Several mornings after the night before and England are back in action, looking to bury the ghosts of Old Trafford’s poor performance. And it happens to be the most difficult match of the Qualifying Group, hardly ideal in the respect of Saturday but perhaps the perfect antidote as another “small” nation may induce the same comatose performance. Team news is hardly ideal, with Gerrard’s suspension the flanks look so bare that Old Mother Hubbard would probably consider her cupboard to be fully stocked by comparison. Ledley King has pulled out of the Squad, more for protection than anything else which is fair enough as Rio Ferdinand has seemingly recovered from his back spasm, no doubt induced by too much “Merking”.
Those two should not be the only absentees from Saturday. It is difficult to see how Michael Carrick will retain his place, his lacklustre performance should consign him to the bench. In his place, I would choose Phil Neville. Whilst he is not the most attractive of footballers – not a cheap jibe, more a reference to his ability to break the play down – he is effective and most “like for like” replacement for Owen Hargreaves. On the left, it is possible that Wayne Bridge may come in for Stewart Downing but McClaren will probably stick with the Middlesbrough man as it could be one change too far in the midfield, leaving Fat Frank as the soul survivor of Saturday. On the right, I would personally play Wright-Phillips if it were 4-4-2 as a formation. He is a genuine wide player and whilst he is of the same school as Downing to a certain extent – eyes down, charge for the byeline – that is the sort of service which Crouch should thrive on.
My expected line-up is therefore:
Robinson; Neville (G), Terry, Ferdinand, Cole; Wright-Phillips, Neville (P), Lampard, Downing; Rooney; Crouch
It has been an interesting few days for the media, having a typical Englishman in charge of the team. There has been plenty of talk from McClaren about “Character”, “Passion”, “Belief” and very little reported about “Technical Ability”, “Retaining Possession of the Ball”, “Not pumping aimless long balls up to Crouch”. Perchance he realises that it is the latter that is needed but the former that will be received. In contrast, England can expect to spend considerable periods chasing the shadows of the Croatians who make the ball do the work in preference to themselves. That said, England’s meetings with them have been frutiful, albeit two friendlies and a Euro 2004 match. The latter was a somewhat useful barometer but different in that it was a one-off that had to be won, suiting the English pace and ability to pressurise an opponent into mistakes. This time round, perhaps it is more of an imperative to avoid defeat than to win.

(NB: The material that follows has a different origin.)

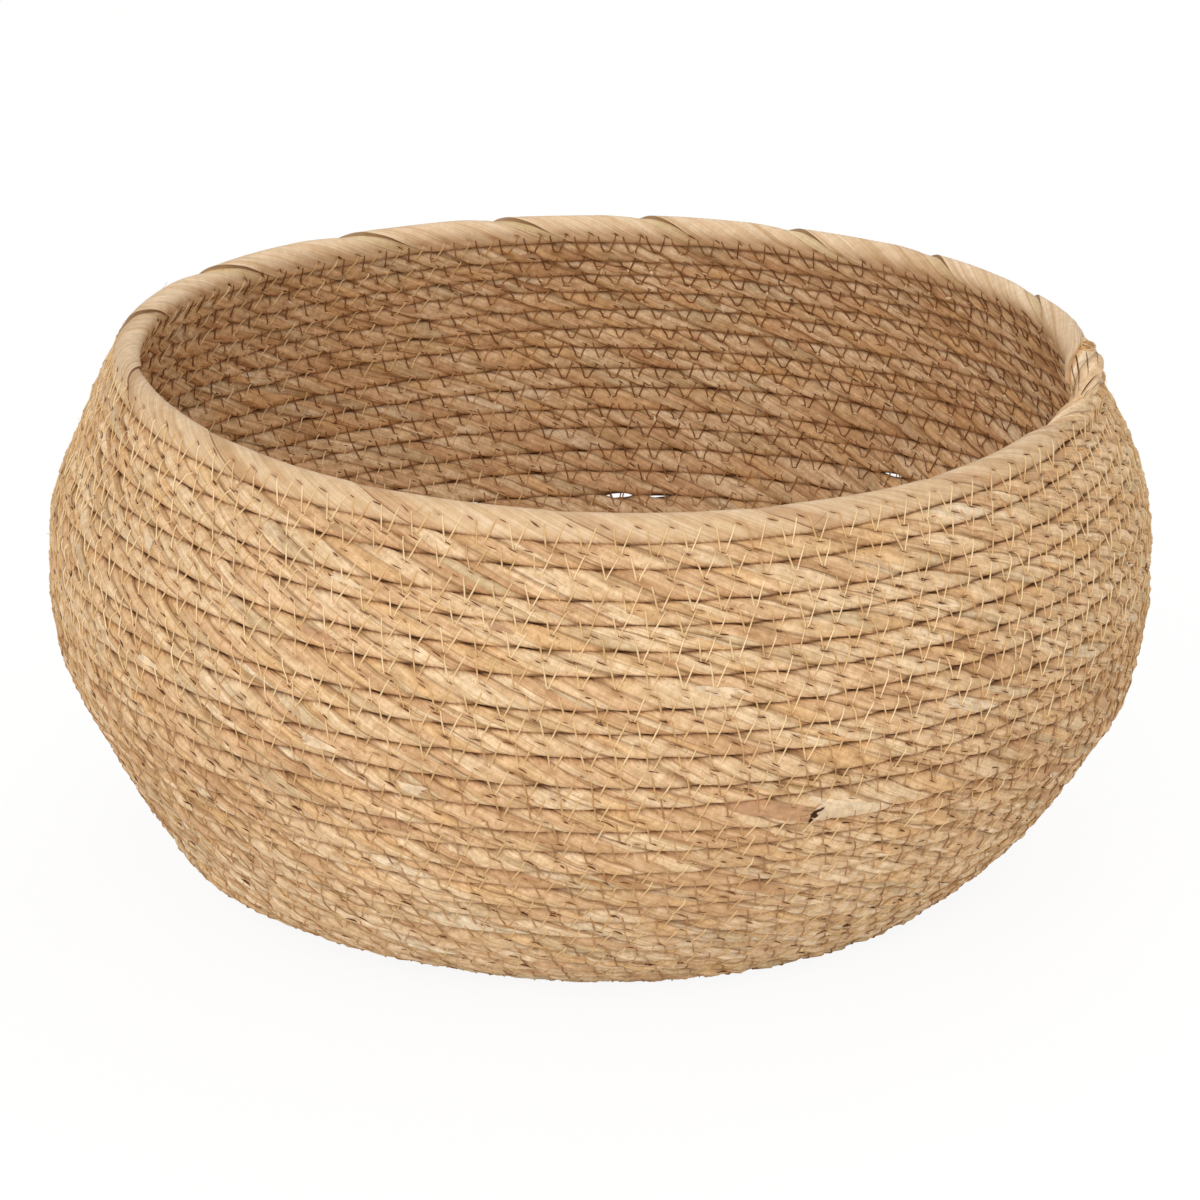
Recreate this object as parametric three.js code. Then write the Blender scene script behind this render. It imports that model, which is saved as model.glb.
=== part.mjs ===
// A round storage basket coiled from one long rope of twisted cattail leaves.
// The rope starts in the middle of the base, winds outwards, turns up into a
// rounded wall and ends on top of it as the rim, which a broad leaf is wound round.
// Millimetres, +Z up, with the origin on the floor under the middle of the basket.
// The view of the photograph looks along +Y, with +X to the right.

import * as THREE from 'three';

// The basket's own sizes. Radii and heights follow the middle of the rope.
const belly_radius = 195.1;
const belly_height = 110;
const rim_radius = 168.3;
const rim_height = 190.7;
const foot_radius = 120;
const rim_lean = THREE.MathUtils.degToRad(27);

// The rope: its thickness from row to row, and the space left between two rows.
const rope_diameter = 8.24;
const row_gap = 0.8;
const row_pitch = rope_diameter + row_gap;
const end_gap = 0.3;
const pressed_depth = rope_diameter / 10;

// The leaf wound round the rim.
const wrap_clearance = 0.35;
const wrap_thickness = 0.6;
const wrap_slit = 1.1;

// Counts and angles of the winding.
const rope_end_angle = THREE.MathUtils.degToRad(8);
const steps_per_turn = 20;
const coarse_steps_per_turn = 10;
const coarse_from_radius = 66;
const upper_wall_turns = 9;
const lower_wall_turns = 10;
const splice_turn = 1 + upper_wall_turns;
const base_turn = splice_turn + lower_wall_turns;
const tail_share = 0.4;

// How far each end of the wall's two curves keeps its direction, as shares of the
// height from belly to rim, from foot to belly, and of the width from foot to belly.
const rim_reach_share = 0.35;
const belly_rise_share = 0.465;
const belly_fall_share = 0.349;
const foot_reach_share = 0.445;

// A regular hexagon has its corners this much further out than its flats.
const corner_ratio = 1 / Math.cos(Math.PI / 6);
const rope_apothem = rope_diameter / 2;
const rope_corner = rope_apothem * corner_ratio;
const floor_to_rope = rope_corner - pressed_depth;

// The outline that the middle of the rope follows, from the rim down to the foot:
// a curve that leans out to the belly, then one that turns in to the flat base.
function wallOutline() {
  const upper_height = rim_height - belly_height;
  const lower_height = belly_height - floor_to_rope;
  const rim = new THREE.Vector2(rim_radius, rim_height);
  const belly = new THREE.Vector2(belly_radius, belly_height);
  const foot = new THREE.Vector2(foot_radius, floor_to_rope);
  const fromRim = new THREE.Vector2(Math.sin(rim_lean), -Math.cos(rim_lean));
  const up = new THREE.Vector2(0, 1);
  const out = new THREE.Vector2(1, 0);
  const upper = new THREE.CubicBezierCurve(
    rim,
    rim.clone().addScaledVector(fromRim, upper_height * rim_reach_share),
    belly.clone().addScaledVector(up, upper_height * belly_rise_share),
    belly,
  );
  const lower = new THREE.CubicBezierCurve(
    belly,
    belly.clone().addScaledVector(up, -lower_height * belly_fall_share),
    foot.clone().addScaledVector(out, (belly_radius - foot_radius) * foot_reach_share),
    foot,
  );
  const path = new THREE.CurvePath();
  [upper, lower].forEach((curve) => {
    curve.arcLengthDivisions = 1000;
    path.add(curve);
  });
  return path;
}

const outline = wallOutline();
const outline_length = outline.getLength();

// The rope's middle after a number of turns down from its end on the rim:
// its radius, its height, and the direction along the outline.
function alongOutline(turn) {
  const distance = turn * row_pitch;
  if (distance >= outline_length) {
    const radius = foot_radius - (distance - outline_length);
    return { radius, height: floor_to_rope, down: new THREE.Vector2(-1, 0) };
  }
  const point = outline.getPoint(distance / outline_length);
  const down = outline.getTangent(distance / outline_length);
  return { radius: point.x, height: point.y, down };
}

// One ring of the rope: section points [outward, along the outline] set in the
// upright plane that holds the basket's axis.
function ringAt(turn, section) {
  const { radius, height, down } = alongOutline(turn);
  const out = new THREE.Vector2(-down.y, down.x);
  const angle = rope_end_angle + turn * 2 * Math.PI;
  return section.map(([outward, along]) => {
    const r = radius + out.x * outward + down.x * along;
    const z = height + out.y * outward + down.y * along;
    return new THREE.Vector3(r * Math.cos(angle), r * Math.sin(angle), z);
  });
}

// A ring a little way along the straight run between two others.
function between(ringA, ringB, share) {
  return ringA.map((point, i) => point.clone().lerp(ringB[i], share));
}

// The last point of a straight run is drawn back, so that two lengths of rope
// meet face to face with half the end gap on each side.
function drawBack(ring, neighbour) {
  const run = ring[0].distanceTo(neighbour[0]);
  return between(ring, neighbour, end_gap / 2 / run);
}

// A closed tube through rings of matching points. The quads of the outer half
// of the section split along one diagonal and those of the inner half along the
// other, so that both sides of a thin band fold on the same line.
function tubeGeometry(rings) {
  const sides = rings[0].length;
  const positions = rings.flat().flatMap((point) => point.toArray());
  const faces = [];
  for (let row = 0; row < rings.length - 1; row += 1) {
    for (let side = 0; side < sides; side += 1) {
      const next = (side + 1) % sides;
      const a = row * sides + side;
      const b = row * sides + next;
      const c = (row + 1) * sides + next;
      const d = (row + 1) * sides + side;
      if (side < sides / 2) {
        faces.push(a, b, d, b, c, d);
      } else {
        faces.push(a, b, c, a, c, d);
      }
    }
  }
  const last = (rings.length - 1) * sides;
  for (let k = 0; k < sides - 2 - k; k += 1) {
    const [a, b, c, d] = [k, k + 1, sides - 2 - k, sides - 1 - k];
    if (b !== c) {
      faces.push(a, c, b);
      faces.push(last + a, last + b, last + c);
    }
    faces.push(a, d, c);
    faces.push(last + a, last + c, last + d);
  }
  const geometry = new THREE.BufferGeometry();
  geometry.setAttribute('position', new THREE.Float32BufferAttribute(positions, 3));
  geometry.setIndex(faces);
  geometry.computeVertexNormals();
  return geometry;
}

// The least gap from a winding to itself: points on its surface against the
// facets of the turns beside it.
function printLeastGap(name, rings, ringsApart) {
  const middles = rings.map((ring) => (
    ring.reduce((sum, point) => sum.add(point), new THREE.Vector3()).divideScalar(ring.length)
  ));
  const reach = Math.max(...rings.map((ring, i) => ring[0].distanceTo(middles[i]))) * 3;
  const triangle = new THREE.Triangle();
  const line = new THREE.Line3();
  const nearest = new THREE.Vector3();
  let least = Infinity;
  const measure = (point, a, b, c) => {
    triangle.set(a, b, c).closestPointToPoint(point, nearest);
    least = Math.min(least, nearest.distanceTo(point));
  };
  rings.slice(0, -1).forEach((ring, i) => {
    const points = ring.concat(between(ring, rings[i + 1], 1 / 2));
    for (let j = 0; j < rings.length - 1; j += 1) {
      if (Math.abs(j - i) <= ringsApart) continue;
      line.set(middles[j], middles[j + 1]);
      points.forEach((point) => {
        line.closestPointToPoint(point, true, nearest);
        if (nearest.distanceTo(point) > reach) return;
        ring.forEach((_, side) => {
          const next = (side + 1) % ring.length;
          measure(point, rings[j][side], rings[j][next], rings[j + 1][side]);
          measure(point, rings[j][next], rings[j + 1][next], rings[j + 1][side]);
        });
      });
    }
  });
  console.log(`${name}: least gap to itself ${least.toFixed(3)} mm`);
}

// A hexagon with flats towards the rows above and below, from its upper outer
// corner outwards and down, as [outward, along the outline].
function hexagon(apothem) {
  const corner = apothem * corner_ratio;
  return [0, 1, 2, 3, 4, 5].map((k) => {
    const angle = (k - 1) * Math.PI / 3;
    return [corner * Math.cos(angle), corner * Math.sin(angle)];
  });
}

// Turns at which the rope has a ring, over one stretch of the winding.
function turnsOf(from, to, stepsAt) {
  const turns = [from];
  while (turns.at(-1) < to - 1e-9) {
    turns.push(Math.min(to, turns.at(-1) + 1 / stepsAt(turns.at(-1))));
  }
  return turns;
}

function mesh(name, rings, colour, roughness) {
  const material = new THREE.MeshStandardMaterial({ color: colour, roughness, metalness: 0 });
  const piece = new THREE.Mesh(tubeGeometry(rings), material);
  piece.name = name;
  return piece;
}

// A length of the wall: the rope wound in rising turns, one row on the other.
// A second length is spliced on at the belly, where the frayed leaf ends show.
function wallCoil(name, from, to) {
  const turns = turnsOf(from, to, () => steps_per_turn);
  const rings = turns.map((turn) => ringAt(turn, hexagon(rope_apothem)));
  rings[0] = drawBack(rings[0], rings[1]);
  const last = rings.pop();
  rings.push(drawBack(last, rings.at(-1)));
  printLeastGap(name, rings, 3);
  return mesh(name, rings, 0xc9a173, 0.85);
}

// The base: the same rope in a flat spiral whose outer turns curve up into the
// wall. It starts half a row from the middle, and the floor presses it flat.
function baseCoil() {
  const start_radius = (rope_diameter + row_gap) / 2;
  const turns_left = (outline_length + foot_radius - start_radius) / row_pitch;
  const to = Math.floor(turns_left * coarse_steps_per_turn) / coarse_steps_per_turn;
  const even = (turn) => Math.abs(turn * coarse_steps_per_turn % 1 - 0.5) > 0.4;
  const stepsAt = (turn) => (
    alongOutline(turn).radius < coarse_from_radius && even(turn)
      ? coarse_steps_per_turn : steps_per_turn
  );
  const eave = rope_corner / 4;
  const pressed = [
    [floor_to_rope, -rope_apothem],
    [floor_to_rope, rope_apothem],
    [-eave, rope_apothem],
    [-rope_corner, 0],
    [-eave, -rope_apothem],
  ];
  const rings = turnsOf(base_turn, to, stepsAt).map((turn) => ringAt(turn, pressed));
  rings.flat().forEach((point) => point.setZ(Math.max(0, point.z)));
  rings[0] = drawBack(rings[0], rings[1]);
  printLeastGap('base_coil', rings, 3);
  return mesh('base_coil', rings, 0xc39b6c, 0.85);
}

// The rim's rope lies one leaf higher than the next row would, and its end
// thins out to a tail that bends down onto the row below.
const rim_lift = wrap_clearance + wrap_thickness;

function rimRing(step, apothem) {
  return ringAt(step / steps_per_turn, hexagon(apothem).map(([outward, along]) => (
    [outward, along - rim_lift]
  )));
}

function rimCoil() {
  const rings = [];
  const tail = hexagon(rope_apothem * tail_share).map(([outward, along]) => (
    [outward, along + rope_apothem * (1 - tail_share)]
  ));
  rings.push(ringAt(0, tail));
  for (let step = 1; step <= steps_per_turn; step += 1) {
    rings.push(rimRing(step, rope_apothem));
  }
  const last = rings.pop();
  rings.push(drawBack(last, rings.at(-1)));
  return mesh('rim_coil', rings, 0xcfae86, 0.85);
}

// The broad leaf on the rim: one band wound round the rope, one turn to each
// straight run, with a narrow slit from turn to turn. Each row of the band lies
// on one corner line of the rope and bends where the rope bends.
function rimWrap() {
  const inner_apothem = rope_apothem + wrap_clearance;
  const outer_apothem = inner_apothem + wrap_thickness;
  const run = 2 * Math.PI * rim_radius / steps_per_turn;
  const onCorner = (apothem, corner, place) => {
    const step = Math.floor(place);
    const [a, b] = [step, step + 1].map((s) => rimRing(s, apothem)[corner]);
    return a.lerp(b, place - step);
  };
  const rings = [];
  const wrap_turns = steps_per_turn - 2;
  for (let row = 0; row < wrap_turns * 6; row += 1) {
    const corner = row % 6;
    const start = 1 + (row + 1 / 2) / 6;
    const bend = 2 + Math.floor(row / 6);
    const end = start + 1 - wrap_slit / run;
    const places = [start, bend, end];
    rings.push([
      ...places.map((place) => onCorner(inner_apothem, corner, place)),
      ...places.reverse().map((place) => onCorner(outer_apothem, corner, place)),
    ]);
  }
  printLeastGap('rim_wrap', rings, 3);
  return mesh('rim_wrap', rings, 0xdcc4a0, 0.75);
}

const basket = new THREE.Group();
basket.name = 'coiled_basket';
basket.add(
  baseCoil(),
  wallCoil('lower_wall_coil', splice_turn, base_turn),
  wallCoil('upper_wall_coil', 1, splice_turn),
  rimCoil(),
  rimWrap(),
);

export default basket;
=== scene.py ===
import math

import bpy
import numpy as np
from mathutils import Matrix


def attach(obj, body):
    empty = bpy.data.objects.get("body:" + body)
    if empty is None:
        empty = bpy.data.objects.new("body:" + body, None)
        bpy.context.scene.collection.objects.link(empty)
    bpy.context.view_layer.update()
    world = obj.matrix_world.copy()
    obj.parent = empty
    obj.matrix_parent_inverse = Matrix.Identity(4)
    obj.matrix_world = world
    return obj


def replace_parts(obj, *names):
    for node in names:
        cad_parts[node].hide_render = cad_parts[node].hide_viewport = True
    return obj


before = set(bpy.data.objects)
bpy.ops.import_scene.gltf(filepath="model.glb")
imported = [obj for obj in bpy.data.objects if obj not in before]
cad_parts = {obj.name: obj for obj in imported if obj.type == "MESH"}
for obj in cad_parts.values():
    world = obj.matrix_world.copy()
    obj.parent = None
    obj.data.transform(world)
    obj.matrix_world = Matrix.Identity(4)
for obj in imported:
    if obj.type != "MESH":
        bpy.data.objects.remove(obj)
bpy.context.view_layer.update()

# The rope's route
# The basket is one long rope of twisted cattail leaves, sewn to itself as it is wound.
# Turns are counted from the rope's end on the rim, down the wall and in to the middle
# of the base, so each row lies one turn under the last. Lengths are metres.
mm = 0.001
belly_radius = 195.1 * mm
belly_height = 110 * mm
rim_radius = 168.3 * mm
rim_height = 190.7 * mm
foot_radius = 120 * mm
rim_lean = math.radians(27)
row_pitch = 9.04 * mm
rope_above_floor = 3.93 * mm
rope_start_radius = 4.2 * mm
rope_end_angle = math.radians(8)
rim_reach_share = 0.35
belly_rise_share = 0.465
belly_fall_share = 0.349
foot_reach_share = 0.445


def bezier(start, start_handle, end_handle, end):
    """A cubic Bezier curve: its four points weighted by the binomial terms of (1 - t) and t."""
    t = np.linspace(0, 1, 600)[:, None]
    return (
        (1 - t) ** 3 * start
        + 3 * (1 - t) ** 2 * t * start_handle
        + 3 * (1 - t) * t ** 2 * end_handle
        + t ** 3 * end
    )


def wall_outline():
    """Radius and height of the rope's middle from the rim to the middle of the base: one curve
    leans out to the belly, one turns in to the foot, and a straight line ends it."""
    rim = np.array([rim_radius, rim_height])
    belly = np.array([belly_radius, belly_height])
    foot = np.array([foot_radius, rope_above_floor])
    upper = rim_height - belly_height
    lower = belly_height - rope_above_floor
    rim_handle = rim + upper * rim_reach_share * np.array([math.sin(rim_lean), -math.cos(rim_lean)])
    belly_rise = belly + np.array([0, upper * belly_rise_share])
    belly_fall = belly - np.array([0, lower * belly_fall_share])
    foot_handle = foot + np.array([(belly_radius - foot_radius) * foot_reach_share, 0])
    wall = bezier(rim, rim_handle, belly_rise, belly)
    turn_in = bezier(belly, belly_fall, foot_handle, foot)
    flat = np.column_stack([np.linspace(foot_radius, 0, 200), np.full(200, rope_above_floor)])
    return np.vstack([wall, turn_in[1:], flat[1:]])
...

The hosts had a miserable World Cup, losing to Brazil and failing to beat Australia although it could be argued that the latter was a spiritual derby for the Antipodeans who mustered a passionate performance, at a level of intensity that will not be matched tonight. And of course, Graham Poll will not be there to perform his three card trick.
Their record in Qualifying is similar to that of England. A run of twenty odd matches at home without defeat is nothing to be sniffed at but it is worth noting that Italy are the only top-ranked nation they have played in that run, eleven years ago when an arguably far better Croatian side was held to a 1 – 1 draw. Since then numerous mid-level European teams, e.g. Belgium, Scotland, Poland, Denmark, have come and gone without tasting victory. I do mean any disrespect but these are teams that you expect to beat at home. And yes, the Macedonians have been there before and lost; 3 – 2 if you are interested. The point is whilst the run they are on is good, there is nothing within it to be frightened of.
My Prediction: England to sneak a one goal win, probably 1 – 0.
As a token PS: Congratulations to Theo Walcott whose brace in Germany helped England to a 3 – 0 aggregate win to gain the U-21’s qualification to their age groups European Championships. Perhaps someone at the FA will now review their decision to replace Peter Taylor’s part-time stewardship with a full-time role?